Nothing says summer like grilling, beer and BBQ chicken…
but would it be More summer if you cleverly morphed those three together?? As in taking a whole chicken, and gently placing a half empty can of brewski up the rear end for a total beer infusion. I have been interested in this concept for a while. I love roast chicken, but for me its a winter dish, on that requires roast vegetables and me standing in the kitchen for a couple hours.
Don’t get me wrong, I like working in the kitchen, and on a dark and dreary winter day in the NW (which happen….alot…)I will happily spend all day in the kitchen. But it’s september. And its beautiful out side. We are reaching the mid to high 70′s in the afternoon with a slight breeze. There is no better weather for being out side. So beer butt chicken it is.

Seriously this is easy as pie. And good. Moist on the inside crispy smoky skin on the out side. Served up with some grilled vegetables from the garden and you have the perfect summer meal. mmm.
The best part may also be, that because there is beer and a grill involved, which I am told are two men magnets, you might be able to pawn off dinner duties to your always super helpful hubby! (Sorry to any men reading this who take offense to that:) Didn’t happen for me cuz mine got home right at EAT time, but i’m cool with a little grilling. I’m even getting the hang of our charcoal grill/ smoker!

So here goes:
Beer Butt Chicken (the easiest whole chicken around??)
- 1 4-5 lb whole chicken
- 1 half empty can of beer. I used a nw micro brew, but any would work.
- 2 tbsp evoo
- 1 tbsp salt
- 2 tbsp fresh thyme (or experiment with other herbs!)
- 1/2 tbsp fresh ground pepper
I used a charcoal grill, which takes a little bit longer to heat up, but only put the charcoals on one side of the grill, the bird will cook with indirect heat. IF you have a gas grill, only light half the burners.
Back inside, wash and pat dry the chicken then cover in a mixture of the olive oil, salt & pepper and thyme. Save a little thyme for adding to the beer before inserting into the chicken.
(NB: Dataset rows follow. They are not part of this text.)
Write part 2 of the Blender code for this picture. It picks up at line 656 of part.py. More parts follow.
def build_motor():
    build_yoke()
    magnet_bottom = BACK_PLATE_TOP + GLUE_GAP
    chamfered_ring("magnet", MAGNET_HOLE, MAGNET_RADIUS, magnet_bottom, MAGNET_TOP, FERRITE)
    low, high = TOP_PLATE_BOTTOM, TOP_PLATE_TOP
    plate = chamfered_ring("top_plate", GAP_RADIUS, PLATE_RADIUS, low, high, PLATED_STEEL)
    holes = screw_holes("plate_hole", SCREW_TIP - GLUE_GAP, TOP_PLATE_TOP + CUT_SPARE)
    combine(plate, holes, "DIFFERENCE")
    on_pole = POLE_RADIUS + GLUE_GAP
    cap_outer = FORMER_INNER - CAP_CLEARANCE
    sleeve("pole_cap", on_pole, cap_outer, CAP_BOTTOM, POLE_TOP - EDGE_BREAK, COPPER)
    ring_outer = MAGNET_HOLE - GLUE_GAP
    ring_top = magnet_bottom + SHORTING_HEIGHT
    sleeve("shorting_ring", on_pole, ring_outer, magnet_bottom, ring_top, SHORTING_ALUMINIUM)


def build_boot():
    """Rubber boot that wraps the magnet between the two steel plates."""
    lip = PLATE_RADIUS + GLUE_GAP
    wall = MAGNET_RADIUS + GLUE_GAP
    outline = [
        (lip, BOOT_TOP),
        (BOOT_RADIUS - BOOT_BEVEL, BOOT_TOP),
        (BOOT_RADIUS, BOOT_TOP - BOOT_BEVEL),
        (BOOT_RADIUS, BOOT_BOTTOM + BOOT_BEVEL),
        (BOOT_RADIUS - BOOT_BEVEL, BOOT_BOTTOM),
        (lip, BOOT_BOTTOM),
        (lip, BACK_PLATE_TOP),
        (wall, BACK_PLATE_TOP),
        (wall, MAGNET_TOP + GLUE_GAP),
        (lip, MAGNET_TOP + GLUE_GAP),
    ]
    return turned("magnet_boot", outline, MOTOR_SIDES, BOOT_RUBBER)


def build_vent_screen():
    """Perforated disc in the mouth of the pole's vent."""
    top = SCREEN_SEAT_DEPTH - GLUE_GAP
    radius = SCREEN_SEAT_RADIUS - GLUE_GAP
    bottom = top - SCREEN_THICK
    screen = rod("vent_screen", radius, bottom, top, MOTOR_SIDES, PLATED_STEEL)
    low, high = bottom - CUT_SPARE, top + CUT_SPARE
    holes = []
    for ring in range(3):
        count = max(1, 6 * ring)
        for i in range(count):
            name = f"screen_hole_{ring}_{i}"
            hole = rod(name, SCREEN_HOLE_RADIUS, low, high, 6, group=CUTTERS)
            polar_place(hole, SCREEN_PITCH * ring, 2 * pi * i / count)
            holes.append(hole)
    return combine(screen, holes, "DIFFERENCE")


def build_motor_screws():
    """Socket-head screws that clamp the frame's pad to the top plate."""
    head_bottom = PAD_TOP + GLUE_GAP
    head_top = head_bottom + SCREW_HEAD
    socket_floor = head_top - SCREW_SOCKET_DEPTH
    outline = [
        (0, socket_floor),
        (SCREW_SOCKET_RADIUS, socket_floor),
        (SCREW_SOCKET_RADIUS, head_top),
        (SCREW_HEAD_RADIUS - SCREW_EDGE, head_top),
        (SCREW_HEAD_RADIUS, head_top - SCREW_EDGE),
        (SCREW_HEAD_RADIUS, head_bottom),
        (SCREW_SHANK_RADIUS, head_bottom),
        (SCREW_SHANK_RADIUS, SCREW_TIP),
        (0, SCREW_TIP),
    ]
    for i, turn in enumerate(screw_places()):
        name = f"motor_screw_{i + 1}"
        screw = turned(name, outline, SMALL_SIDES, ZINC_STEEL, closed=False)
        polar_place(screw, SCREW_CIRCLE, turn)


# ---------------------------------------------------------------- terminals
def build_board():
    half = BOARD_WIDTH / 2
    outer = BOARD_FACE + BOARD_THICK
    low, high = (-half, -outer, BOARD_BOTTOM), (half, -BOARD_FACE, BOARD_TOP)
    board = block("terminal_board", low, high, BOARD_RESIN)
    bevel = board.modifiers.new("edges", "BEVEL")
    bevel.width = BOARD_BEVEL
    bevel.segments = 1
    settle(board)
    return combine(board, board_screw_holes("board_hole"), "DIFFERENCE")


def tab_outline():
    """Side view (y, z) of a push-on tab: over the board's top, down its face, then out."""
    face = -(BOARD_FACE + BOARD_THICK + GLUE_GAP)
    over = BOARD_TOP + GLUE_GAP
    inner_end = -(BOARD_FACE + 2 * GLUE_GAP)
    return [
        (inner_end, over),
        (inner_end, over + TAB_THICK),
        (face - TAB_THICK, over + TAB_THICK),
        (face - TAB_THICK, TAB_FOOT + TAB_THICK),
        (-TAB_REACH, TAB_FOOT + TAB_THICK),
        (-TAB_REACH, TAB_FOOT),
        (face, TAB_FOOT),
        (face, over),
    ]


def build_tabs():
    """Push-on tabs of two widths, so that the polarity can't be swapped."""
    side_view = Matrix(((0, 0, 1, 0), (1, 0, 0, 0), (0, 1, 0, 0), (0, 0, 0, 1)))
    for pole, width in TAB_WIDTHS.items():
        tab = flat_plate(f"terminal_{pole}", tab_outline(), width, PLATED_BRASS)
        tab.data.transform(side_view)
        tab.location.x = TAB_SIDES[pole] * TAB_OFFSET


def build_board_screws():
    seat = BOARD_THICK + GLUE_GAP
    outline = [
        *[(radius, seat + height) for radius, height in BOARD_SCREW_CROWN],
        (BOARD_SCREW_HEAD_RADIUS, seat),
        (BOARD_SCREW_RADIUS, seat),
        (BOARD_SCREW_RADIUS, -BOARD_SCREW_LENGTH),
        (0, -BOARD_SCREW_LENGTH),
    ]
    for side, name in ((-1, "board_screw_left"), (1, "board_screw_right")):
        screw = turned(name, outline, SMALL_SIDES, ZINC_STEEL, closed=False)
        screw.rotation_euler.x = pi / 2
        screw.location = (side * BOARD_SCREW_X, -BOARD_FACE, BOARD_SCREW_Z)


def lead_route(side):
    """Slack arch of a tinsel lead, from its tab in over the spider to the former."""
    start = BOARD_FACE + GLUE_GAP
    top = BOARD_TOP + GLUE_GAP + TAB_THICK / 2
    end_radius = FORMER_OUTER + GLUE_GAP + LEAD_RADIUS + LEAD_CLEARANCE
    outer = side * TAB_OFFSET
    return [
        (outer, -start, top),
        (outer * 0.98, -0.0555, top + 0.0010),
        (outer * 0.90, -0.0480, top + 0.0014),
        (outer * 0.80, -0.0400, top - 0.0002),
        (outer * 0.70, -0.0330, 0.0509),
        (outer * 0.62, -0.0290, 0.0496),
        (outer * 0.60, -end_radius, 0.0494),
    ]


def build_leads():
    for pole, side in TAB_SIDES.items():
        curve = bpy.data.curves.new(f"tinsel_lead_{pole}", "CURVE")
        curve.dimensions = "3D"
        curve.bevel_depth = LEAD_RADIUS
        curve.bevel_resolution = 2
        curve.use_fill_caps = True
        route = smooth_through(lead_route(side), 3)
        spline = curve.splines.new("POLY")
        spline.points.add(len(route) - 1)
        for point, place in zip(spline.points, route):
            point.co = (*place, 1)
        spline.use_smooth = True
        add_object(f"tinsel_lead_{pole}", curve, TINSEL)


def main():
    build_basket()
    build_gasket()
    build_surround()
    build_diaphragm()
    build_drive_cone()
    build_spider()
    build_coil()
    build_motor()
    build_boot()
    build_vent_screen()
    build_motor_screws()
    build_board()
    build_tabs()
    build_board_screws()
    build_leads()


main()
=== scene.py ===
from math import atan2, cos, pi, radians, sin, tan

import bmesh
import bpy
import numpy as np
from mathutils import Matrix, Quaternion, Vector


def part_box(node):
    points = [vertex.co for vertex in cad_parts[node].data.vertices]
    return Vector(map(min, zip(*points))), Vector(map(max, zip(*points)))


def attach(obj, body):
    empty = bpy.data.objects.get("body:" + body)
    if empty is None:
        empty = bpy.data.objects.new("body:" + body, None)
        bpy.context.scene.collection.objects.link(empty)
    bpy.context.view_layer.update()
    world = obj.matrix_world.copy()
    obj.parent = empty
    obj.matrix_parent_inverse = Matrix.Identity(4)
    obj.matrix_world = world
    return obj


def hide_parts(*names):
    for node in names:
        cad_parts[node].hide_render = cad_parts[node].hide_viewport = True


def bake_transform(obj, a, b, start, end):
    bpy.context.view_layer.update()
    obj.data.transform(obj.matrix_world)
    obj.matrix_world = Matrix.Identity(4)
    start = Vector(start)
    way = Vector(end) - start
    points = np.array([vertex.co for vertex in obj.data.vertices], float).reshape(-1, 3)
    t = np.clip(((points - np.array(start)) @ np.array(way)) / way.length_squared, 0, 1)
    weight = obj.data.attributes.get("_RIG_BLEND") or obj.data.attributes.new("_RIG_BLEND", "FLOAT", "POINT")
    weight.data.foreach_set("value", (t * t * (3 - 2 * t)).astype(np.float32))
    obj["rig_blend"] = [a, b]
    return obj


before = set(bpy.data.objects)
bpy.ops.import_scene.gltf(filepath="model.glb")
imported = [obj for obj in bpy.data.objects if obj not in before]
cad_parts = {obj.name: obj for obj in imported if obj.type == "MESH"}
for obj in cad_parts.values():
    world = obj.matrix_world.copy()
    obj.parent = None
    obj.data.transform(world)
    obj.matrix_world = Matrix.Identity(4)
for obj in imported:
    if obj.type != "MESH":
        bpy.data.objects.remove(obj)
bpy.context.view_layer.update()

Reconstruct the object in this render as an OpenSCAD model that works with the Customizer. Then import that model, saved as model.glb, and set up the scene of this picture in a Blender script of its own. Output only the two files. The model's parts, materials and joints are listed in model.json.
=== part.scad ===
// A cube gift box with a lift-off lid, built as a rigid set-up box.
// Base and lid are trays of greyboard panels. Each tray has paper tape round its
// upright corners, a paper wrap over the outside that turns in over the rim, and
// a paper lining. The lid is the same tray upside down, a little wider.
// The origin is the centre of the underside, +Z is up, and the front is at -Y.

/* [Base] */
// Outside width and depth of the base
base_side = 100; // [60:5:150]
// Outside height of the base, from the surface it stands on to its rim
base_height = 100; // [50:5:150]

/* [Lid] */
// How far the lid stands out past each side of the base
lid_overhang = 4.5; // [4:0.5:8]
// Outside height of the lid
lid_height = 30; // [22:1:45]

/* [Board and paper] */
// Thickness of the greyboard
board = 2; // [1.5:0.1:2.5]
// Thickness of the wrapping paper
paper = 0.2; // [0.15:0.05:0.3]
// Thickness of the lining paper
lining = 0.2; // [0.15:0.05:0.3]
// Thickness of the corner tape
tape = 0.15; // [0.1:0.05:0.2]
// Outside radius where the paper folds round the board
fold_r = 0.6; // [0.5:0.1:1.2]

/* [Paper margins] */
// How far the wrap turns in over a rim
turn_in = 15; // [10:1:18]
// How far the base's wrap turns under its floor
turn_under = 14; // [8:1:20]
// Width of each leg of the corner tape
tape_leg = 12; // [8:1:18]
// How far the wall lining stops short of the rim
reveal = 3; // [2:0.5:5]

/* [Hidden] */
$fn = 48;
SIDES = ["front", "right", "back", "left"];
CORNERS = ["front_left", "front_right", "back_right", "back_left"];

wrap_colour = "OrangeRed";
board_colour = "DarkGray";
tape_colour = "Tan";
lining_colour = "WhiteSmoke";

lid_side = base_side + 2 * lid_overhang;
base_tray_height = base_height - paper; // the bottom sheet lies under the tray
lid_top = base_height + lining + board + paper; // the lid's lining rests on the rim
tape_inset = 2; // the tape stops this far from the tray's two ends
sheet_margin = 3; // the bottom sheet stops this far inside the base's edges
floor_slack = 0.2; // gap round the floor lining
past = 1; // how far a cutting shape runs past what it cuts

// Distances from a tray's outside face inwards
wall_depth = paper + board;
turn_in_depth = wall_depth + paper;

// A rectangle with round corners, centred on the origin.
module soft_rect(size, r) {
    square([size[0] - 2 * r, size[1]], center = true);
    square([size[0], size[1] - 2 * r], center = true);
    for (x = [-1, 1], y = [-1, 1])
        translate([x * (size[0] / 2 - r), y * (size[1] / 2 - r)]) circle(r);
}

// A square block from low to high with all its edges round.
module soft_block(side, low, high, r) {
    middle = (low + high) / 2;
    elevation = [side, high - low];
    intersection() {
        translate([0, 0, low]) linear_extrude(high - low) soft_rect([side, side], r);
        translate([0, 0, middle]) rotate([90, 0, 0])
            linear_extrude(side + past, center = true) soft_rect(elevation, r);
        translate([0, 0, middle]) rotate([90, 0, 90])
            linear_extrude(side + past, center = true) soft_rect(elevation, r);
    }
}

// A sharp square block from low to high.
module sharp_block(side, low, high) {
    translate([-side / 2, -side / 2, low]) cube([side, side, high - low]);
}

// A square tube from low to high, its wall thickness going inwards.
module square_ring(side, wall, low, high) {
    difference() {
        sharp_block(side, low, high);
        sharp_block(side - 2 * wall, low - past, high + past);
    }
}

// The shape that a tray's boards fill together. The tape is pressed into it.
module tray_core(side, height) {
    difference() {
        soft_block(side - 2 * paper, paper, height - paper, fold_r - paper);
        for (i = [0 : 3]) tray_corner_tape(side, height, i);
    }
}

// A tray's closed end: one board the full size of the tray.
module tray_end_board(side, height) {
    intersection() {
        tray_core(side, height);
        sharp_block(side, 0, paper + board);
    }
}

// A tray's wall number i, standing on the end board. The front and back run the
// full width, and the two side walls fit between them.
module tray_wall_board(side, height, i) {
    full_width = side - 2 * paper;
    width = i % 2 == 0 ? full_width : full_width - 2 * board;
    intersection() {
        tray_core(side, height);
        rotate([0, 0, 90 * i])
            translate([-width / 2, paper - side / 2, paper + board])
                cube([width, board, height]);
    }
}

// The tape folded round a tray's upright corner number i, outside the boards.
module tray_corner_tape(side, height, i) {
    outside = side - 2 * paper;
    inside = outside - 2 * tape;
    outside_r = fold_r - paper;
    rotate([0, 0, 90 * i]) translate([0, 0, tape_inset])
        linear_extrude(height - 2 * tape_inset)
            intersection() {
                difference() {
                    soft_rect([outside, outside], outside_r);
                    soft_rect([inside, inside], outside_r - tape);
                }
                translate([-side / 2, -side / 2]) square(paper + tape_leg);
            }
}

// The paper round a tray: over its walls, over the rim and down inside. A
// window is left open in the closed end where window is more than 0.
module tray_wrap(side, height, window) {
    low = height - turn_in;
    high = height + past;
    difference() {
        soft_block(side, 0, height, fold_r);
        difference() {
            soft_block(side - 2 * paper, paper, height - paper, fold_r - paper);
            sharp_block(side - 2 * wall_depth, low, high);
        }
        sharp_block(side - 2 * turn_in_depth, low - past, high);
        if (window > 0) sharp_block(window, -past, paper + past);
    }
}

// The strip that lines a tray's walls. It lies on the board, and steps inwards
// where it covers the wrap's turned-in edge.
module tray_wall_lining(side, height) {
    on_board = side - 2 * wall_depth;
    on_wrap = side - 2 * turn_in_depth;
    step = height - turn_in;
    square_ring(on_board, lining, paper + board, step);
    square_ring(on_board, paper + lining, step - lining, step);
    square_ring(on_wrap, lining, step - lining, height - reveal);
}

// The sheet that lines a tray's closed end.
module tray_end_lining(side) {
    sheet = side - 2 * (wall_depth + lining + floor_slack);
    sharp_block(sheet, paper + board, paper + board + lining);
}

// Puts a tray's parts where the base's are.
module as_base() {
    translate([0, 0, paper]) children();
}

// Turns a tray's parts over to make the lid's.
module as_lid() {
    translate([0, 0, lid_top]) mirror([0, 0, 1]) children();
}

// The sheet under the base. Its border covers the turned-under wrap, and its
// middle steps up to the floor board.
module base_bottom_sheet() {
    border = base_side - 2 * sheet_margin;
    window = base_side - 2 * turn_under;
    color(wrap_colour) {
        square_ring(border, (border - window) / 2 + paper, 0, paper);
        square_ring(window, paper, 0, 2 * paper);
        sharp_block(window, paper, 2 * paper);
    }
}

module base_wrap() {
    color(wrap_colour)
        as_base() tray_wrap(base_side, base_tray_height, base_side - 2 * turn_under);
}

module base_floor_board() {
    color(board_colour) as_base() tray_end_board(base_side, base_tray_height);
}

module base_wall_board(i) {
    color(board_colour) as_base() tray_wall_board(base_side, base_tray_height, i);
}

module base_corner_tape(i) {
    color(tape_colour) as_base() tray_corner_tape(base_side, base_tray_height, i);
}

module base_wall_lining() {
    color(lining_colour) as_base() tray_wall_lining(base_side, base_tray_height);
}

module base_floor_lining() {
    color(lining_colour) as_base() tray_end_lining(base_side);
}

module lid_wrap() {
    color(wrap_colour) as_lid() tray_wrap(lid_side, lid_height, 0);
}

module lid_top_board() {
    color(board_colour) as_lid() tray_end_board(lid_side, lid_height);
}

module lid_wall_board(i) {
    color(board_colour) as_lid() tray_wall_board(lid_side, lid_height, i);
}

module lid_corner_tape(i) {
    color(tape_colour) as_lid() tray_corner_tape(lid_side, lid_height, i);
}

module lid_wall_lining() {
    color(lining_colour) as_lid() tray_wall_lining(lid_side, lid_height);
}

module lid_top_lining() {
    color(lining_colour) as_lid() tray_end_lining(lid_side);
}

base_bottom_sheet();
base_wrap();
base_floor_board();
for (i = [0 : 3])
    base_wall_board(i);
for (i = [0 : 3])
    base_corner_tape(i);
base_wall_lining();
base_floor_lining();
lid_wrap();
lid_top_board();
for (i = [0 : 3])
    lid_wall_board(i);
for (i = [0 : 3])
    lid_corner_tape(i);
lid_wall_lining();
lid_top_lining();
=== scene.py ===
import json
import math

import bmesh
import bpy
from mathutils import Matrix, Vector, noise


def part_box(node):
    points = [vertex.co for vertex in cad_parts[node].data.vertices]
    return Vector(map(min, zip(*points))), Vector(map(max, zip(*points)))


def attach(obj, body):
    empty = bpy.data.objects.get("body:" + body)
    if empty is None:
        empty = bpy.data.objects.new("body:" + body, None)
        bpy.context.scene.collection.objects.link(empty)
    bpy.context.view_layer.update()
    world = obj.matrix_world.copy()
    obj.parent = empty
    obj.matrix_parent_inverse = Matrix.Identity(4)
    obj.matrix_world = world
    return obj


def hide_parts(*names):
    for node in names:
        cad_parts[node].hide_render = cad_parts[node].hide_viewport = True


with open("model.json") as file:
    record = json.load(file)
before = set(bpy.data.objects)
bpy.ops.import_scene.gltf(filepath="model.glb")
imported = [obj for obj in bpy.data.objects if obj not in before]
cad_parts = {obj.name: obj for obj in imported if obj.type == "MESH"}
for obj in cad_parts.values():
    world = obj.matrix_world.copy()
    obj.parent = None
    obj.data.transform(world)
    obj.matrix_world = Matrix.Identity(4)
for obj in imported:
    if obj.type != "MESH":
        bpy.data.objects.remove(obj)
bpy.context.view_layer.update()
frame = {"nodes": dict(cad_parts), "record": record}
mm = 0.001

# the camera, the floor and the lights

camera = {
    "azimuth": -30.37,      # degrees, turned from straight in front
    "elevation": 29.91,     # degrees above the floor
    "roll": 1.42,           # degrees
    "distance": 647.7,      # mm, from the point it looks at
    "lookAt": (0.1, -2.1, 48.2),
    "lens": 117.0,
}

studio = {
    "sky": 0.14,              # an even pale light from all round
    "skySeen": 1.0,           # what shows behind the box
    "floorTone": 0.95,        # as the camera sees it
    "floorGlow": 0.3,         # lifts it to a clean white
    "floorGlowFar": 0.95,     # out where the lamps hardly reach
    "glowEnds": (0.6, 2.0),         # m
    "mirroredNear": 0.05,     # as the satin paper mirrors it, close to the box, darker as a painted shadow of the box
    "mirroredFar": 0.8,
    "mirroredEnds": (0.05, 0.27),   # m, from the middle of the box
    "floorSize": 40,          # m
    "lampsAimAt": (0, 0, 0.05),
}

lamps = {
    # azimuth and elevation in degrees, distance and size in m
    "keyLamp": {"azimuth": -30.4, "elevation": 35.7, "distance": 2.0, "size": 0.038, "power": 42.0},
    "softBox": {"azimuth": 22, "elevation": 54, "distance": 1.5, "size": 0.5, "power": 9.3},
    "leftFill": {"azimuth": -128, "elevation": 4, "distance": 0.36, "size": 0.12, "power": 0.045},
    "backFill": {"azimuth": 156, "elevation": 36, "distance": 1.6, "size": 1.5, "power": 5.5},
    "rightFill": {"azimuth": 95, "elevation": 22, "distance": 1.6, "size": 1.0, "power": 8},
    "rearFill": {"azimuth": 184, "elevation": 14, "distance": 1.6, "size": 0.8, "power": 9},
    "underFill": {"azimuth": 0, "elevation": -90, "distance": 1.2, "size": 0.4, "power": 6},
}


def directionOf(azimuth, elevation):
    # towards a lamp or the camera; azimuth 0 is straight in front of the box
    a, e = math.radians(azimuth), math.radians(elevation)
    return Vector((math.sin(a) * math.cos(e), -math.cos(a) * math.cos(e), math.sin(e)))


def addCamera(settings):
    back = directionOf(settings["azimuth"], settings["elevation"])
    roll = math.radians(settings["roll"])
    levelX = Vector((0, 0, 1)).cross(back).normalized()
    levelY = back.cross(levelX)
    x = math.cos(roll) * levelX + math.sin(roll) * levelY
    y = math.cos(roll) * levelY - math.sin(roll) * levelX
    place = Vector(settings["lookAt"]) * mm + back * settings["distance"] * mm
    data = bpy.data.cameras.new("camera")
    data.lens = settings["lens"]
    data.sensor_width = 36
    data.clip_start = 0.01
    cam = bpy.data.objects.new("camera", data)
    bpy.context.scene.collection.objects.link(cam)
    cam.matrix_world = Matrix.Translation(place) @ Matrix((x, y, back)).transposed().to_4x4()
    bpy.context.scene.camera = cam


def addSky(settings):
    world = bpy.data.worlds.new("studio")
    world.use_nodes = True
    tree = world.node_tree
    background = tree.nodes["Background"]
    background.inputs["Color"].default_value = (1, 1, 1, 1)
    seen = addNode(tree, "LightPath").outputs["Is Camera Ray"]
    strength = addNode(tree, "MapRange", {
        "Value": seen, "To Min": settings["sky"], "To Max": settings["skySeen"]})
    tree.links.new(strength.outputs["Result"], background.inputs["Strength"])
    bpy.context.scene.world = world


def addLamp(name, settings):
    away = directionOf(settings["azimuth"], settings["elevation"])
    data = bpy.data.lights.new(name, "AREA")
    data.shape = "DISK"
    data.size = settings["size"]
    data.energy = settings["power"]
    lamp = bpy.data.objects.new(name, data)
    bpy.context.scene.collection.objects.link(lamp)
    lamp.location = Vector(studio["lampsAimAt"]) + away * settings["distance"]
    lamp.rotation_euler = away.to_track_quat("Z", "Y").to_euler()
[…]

Drink half a can of beer, then with the other half, put some herbs in there and insert into the butt of the chicken. This should make an easy, not wobbly stand for ms chicken. If you are not a beer drinker, you can use wine, or even chicken stock and these will also keep your chicken beautiful and moist. But because the been already comes in a perfectly sized receptacle, and I think the hoppy flavor adds to the smokiness of the finished product, the two are a good fit.
place the chicken on the grill, not over the direct heat and close the lid. for a 4 pound chicken, it takes about an hour and thirty minutes of cooking time. If you have a meat thermometer you are looking for a final cooking temp of about 166. Walk away from the grill for the first hour. then check, and see if you need more coals, or if your bird needs to be turned around to brown evenly. (mine did)
I threw on some corn on the cob and crispy zucchini when I had about 15 minutes left in the chicken cooking time.
remove from the heat, remove can for easy carving and enjoy! This seriously was the most juicy chicken I’ve ever cooked.